The recent slowdown in Bitcoin ETF selling isn’t driven by Trump’s crypto reserve plan but rather by changing market conditions.

Spot Bitcoin ETFs have faced record outflows since launching in January 2024. However, selling pressure appears to be easing, not because of Trump’s crypto reserve statement, but due to hedge funds unwinding basis trades, according to Matrixport analysts.

Source : Farside Investors

Hedge Funds Behind Bitcoin ETF Sell-Off

Analysts at Matrixport believe hedge funds triggered the Bitcoin ETF sell-off by unwinding basis trades. This aligns with an $8 billion drop in CME open interest since the December 2024 FOMC meeting, representing over 20% of total ETF inflows.

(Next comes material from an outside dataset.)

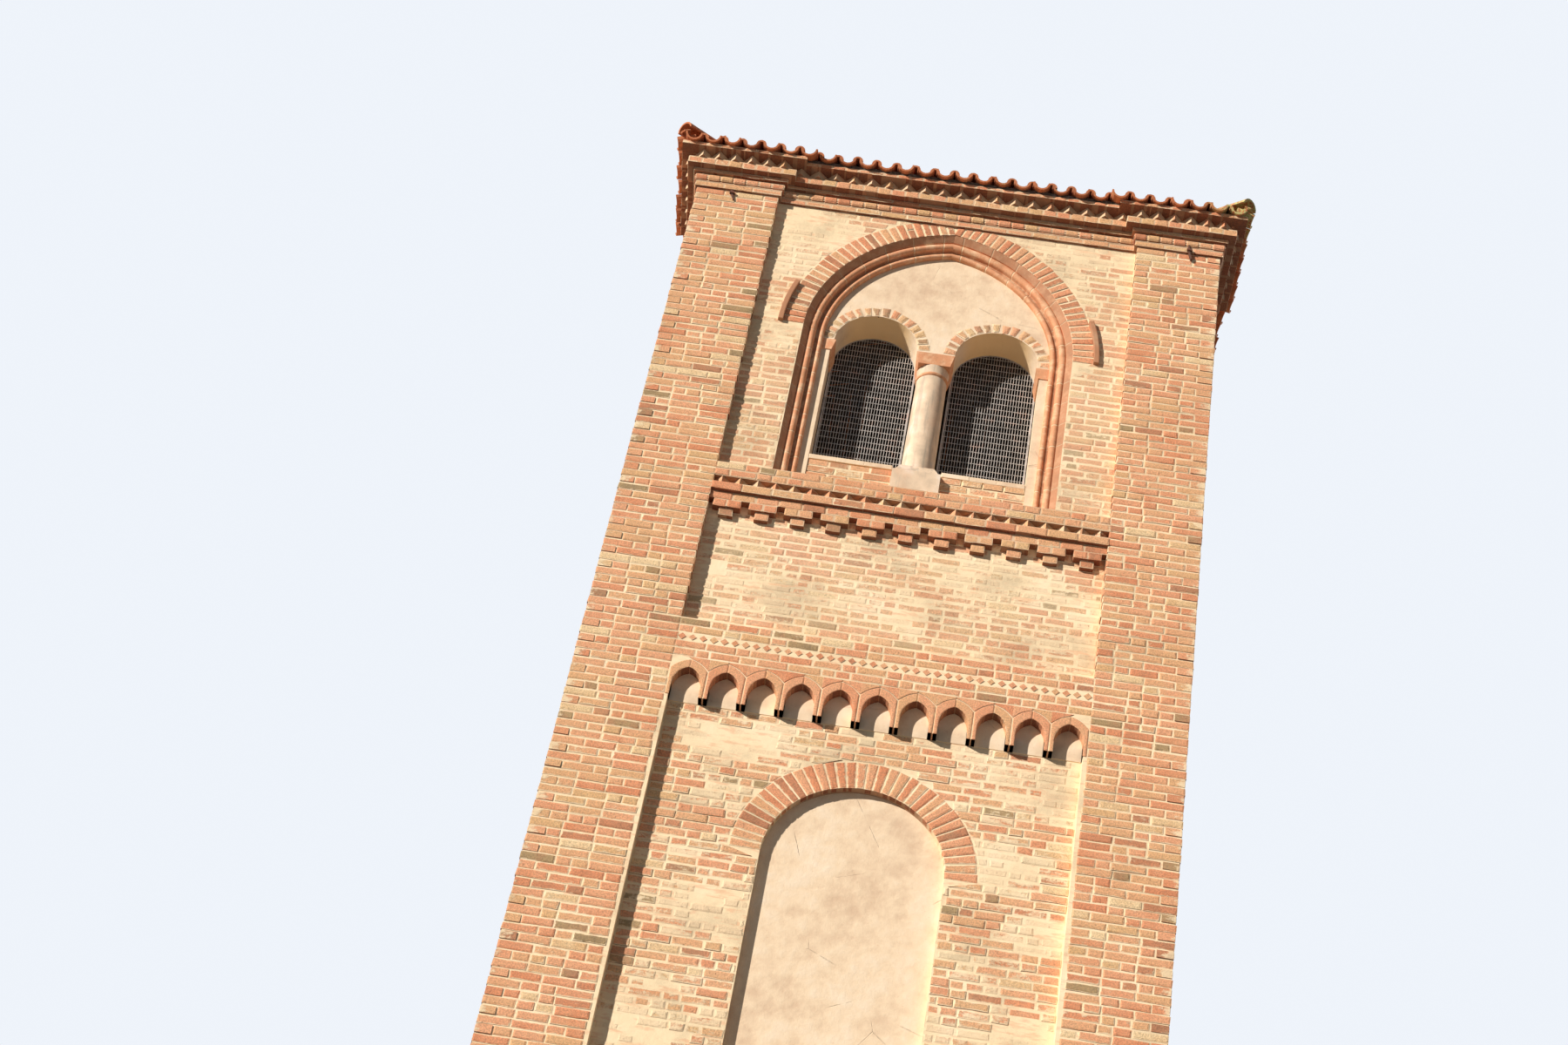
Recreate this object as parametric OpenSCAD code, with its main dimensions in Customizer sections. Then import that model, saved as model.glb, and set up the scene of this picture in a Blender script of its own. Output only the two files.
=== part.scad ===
// Square brick bell tower with a twin window on each side and a low hipped roof.
// Millimetres, +Z up, origin on the ground at the middle of the plan, front face towards -Y.

/* [Plan] */
// Width of the tower over the faces of its corner piers
tower_w = 5000; // [4700:20:5600]
// Width of a corner pier on each face
pier_w = 780; // [700:10:860]
// Thickness of the walls, from the pier faces inwards
wall_t = 600; // [580:10:700]
// How far the belfry walls lie behind the pier faces
belfry_recess = 75; // [50:5:90]
// How far the lower and middle panels lie behind the pier faces
panel_recess = 95; // [70:5:110]
// Width of the lower panels
lower_panel_w = 3360; // [3300:10:3400]

/* [Storeys] */
// Height of the flush base
base_h = 1600; // [800:50:2400]
// Height of the lowest recessed panel
foot_panel_h = 6400; // [4000:50:8000]
// Height of the flush band over the lowest panel
foot_band_h = 400; // [240:10:640]
// Height of the panel with the walled-up window
blind_panel_h = 6000; // [5400:50:7000]
// Height of the band that holds the small hanging arches
arcade_band_h = 800; // [700:10:900]
// Height of the plain panel over the band
plain_panel_h = 1200; // [800:10:1800]
// Height of the belfry walls
belfry_h = 3440; // [3440:10:3800]

/* [Brickwork] */
// Height of one brick course with its joint
course_h = 80; // [74:1:86]
// Width of a brick end
header_w = 118; // [100:2:130]
// Depth that an arch brick reaches into the wall
arch_brick_t = 120; // [80:5:140]

/* [Small arches] */
// Number of small arches on a side
arch_count = 11; // [7:2:11]
// Distance from one small arch to the next
arch_pitch = 311; // [290:1:311]
// Width of a small arch
arch_w = 240; // [200:5:255]
// Height of a small arch below its springing
arch_leg_h = 130; // [80:5:180]
// Height of a small arch over its springing
arch_rise = 165; // [130:5:200]

/* [String course] */
// Number of corbels on a side
corbel_count = 11; // [7:2:11]
// Distance from one corbel to the next
corbel_pitch = 311; // [280:1:315]
// Width of the wide upper part of a corbel
corbel_top_w = 236; // [180:4:250]
// How far the lower part of a corbel stands out of the panel
corbel_out = 47; // [30:1:55]
// How far the upper part of a corbel stands out of the panel
corbel_top_out = 72; // [60:1:80]
// How far the thin course stands out of the panel
thin_course_out = 108; // [100:1:115]
// Teeth of the sawtooth course on a side
string_teeth = 22; // [16:1:26]

/* [Belfry window] */
// Half of the width of the big arched opening
window_half_w = 1260; // [1200:5:1300]
// Height of the big arch's springing over the ledge
window_spring_h = 1900; // [1850:5:1900]
// Distance of the two arch centres from the middle, which makes the point
arch_point = 40; // [20:5:80]
// Width of the ring of radial bricks
ring_w = 232; // [200:2:232]
// Depth of the plain reveal before the first roll
reveal_d = 50; // [40:5:70]
// Radius of the first roll
roll_r = 26; // [20:1:30]
// Width of the flat strip between the reveal and the first roll
reveal_strip_w = 10; // [5:1:15]
// Radius of the second roll
inner_roll_r = 28; // [20:1:30]
// Width of the hollow between the two rolls
hollow_w = 94; // [80:2:110]
// Depth of the hollow behind the reveal
hollow_d = 75; // [60:5:85]
// Depth from the belfry wall to the plastered screen
screen_set_back = 140; // [120:5:160]
// Thickness of the plastered screen with the two lights
screen_t = 300; // [260:10:320]

/* [Twin lights] */
// Half of the width of one light
light_half_w = 385; // [340:5:400]
// Half of the distance between the two lights' middles
light_mid = 560; // [545:5:580]
// Height of the lights' springing over the ledge
light_spring_h = 1870; // [1800:5:1880]
// Height of the sill over the ledge
sill_h = 430; // [300:5:500]
// How far the sill lies behind the screen's face
sill_set_back = 15; // [5:5:40]
// How far a jamb lies outside the edge of its light
jamb_set_back = 20; // [10:5:40]
// Height of the impost blocks and of the capitals
impost_h = 130; // [100:5:150]
// How far the impost blocks stand into a light, at their top
impost_in = 20; // [10:5:40]
// How far the imposts and capitals stand out of the screen's face
impost_out = 10; // [5:5:20]
// How much narrower an impost is at its foot
impost_taper = 28; // [10:2:40]

/* [Column] */
// Radius of the shaft at its foot
shaft_foot_r = 150; // [120:5:150]
// Radius of the shaft under the ring
shaft_neck_r = 140; // [110:5:145]
// Height of the ring round the neck
ring_h = 45; // [30:5:60]
// How far the ring stands out of the neck
ring_out = 14; // [8:1:20]
// Height of the bell between the ring and the capital
bell_h = 85; // [60:5:110]
// Height of the square plinth over the ledge
plinth_h = 350; // [250:5:380]
// Half of the width of the plinth
plinth_half_w = 215; // [200:5:240]
// Width of the ledge that the plinth shows round the tapered block
plinth_ledge_w = 15; // [5:1:30]
// Height of the tapered block on the plinth
base_taper_h = 110; // [80:5:140]

/* [Hood mould stubs] */
// Width of a stub
stub_w = 46; // [30:2:60]
// How far a stub stands out of the wall
stub_out = 42; // [30:2:60]
// Angle that a stub covers, from the springing up
stub_angle = 21; // [15:1:30]

/* [Walled-up window] */
// Half of the width of the walled-up window
blind_half_w = 720; // [640:10:780]
// Height of its springing below the arcade band
blind_spring_drop = 1290; // [1250:10:1500]
// Height of its straight sides
blind_side_h = 1800; // [1400:20:2200]
// Width of its brick arch
blind_ring_w = 250; // [230:5:260]
// How far the plaster lies behind the panel
blind_set_back = 70; // [40:5:100]
// Thickness of the plastered infill
blind_infill_t = 140; // [100:10:200]

/* [Cornice] */
// Height of the lowest cornice course
lower_course_h = 60; // [50:2:70]
// Height of the rounded cornice course
round_course_h = 100; // [80:2:110]
// Height of the thin cornice course
thin_course_h = 40; // [35:1:50]
// Height of the thick cornice course
thick_course_h = 80; // [70:2:90]
// Height of the cornice's sawtooth course
saw_course_h = 75; // [65:1:90]
// Height of the flat course under the tiles
eaves_course_h = 40; // [30:1:50]
// How far the lowest cornice course stands out
lower_course_out = 25; // [15:1:30]
// How far the rounded cornice course stands out
round_course_out = 44; // [35:1:50]
// How far the nose of the rounded course stands out of its edges
round_nose_out = 24; // [12:1:30]
// Slices that make the nose of the rounded course
nose_slices = 5; // [3:2:9]
// How far the thin cornice course stands out
thin_cornice_out = 64; // [55:1:75]
// How far the thick cornice course stands out
thick_course_out = 130; // [110:2:140]
// How far the tips of the cornice's teeth stand out
saw_course_out = 165; // [145:1:175]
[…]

In a post on March 3, Matrixport analysts stated:

While it’s unclear how long this pause in selling will last, the broader crypto market reacted positively following Trump’s reaffirmation of his commitment to making the U.S. the Crypto Capital of the World.

Crypto Market Reacts to Trump’s Crypto Reserve Plan

Trump’s new executive order directs officials to establish a national crypto reserve including Bitcoin (BTC), Ethereum (ETH), XRP, Solana (SOL), and Cardano (ADA).

Following the announcement:
Bitcoin surged 8%, breaking $93,000
Ethereum jumped 11%
Cardano led gains, soaring 66%
Solana climbed 20%
XRP gained 28%

Despite the rally, the Crypto Fear & Greed Index remains in “Fear” territory at 33, signaling that investor sentiment is still cautious.

Final Thoughts

The slowdown in Bitcoin ETF selling suggests that market forces, not just political developments, are shaping crypto trends. If hedge funds reevaluate arbitrage spreads, ETF selling could ease further. Meanwhile, Trump’s crypto reserve plan continues to stir market excitement.

Will Bitcoin sustain its rally? Drop your thoughts in the comments!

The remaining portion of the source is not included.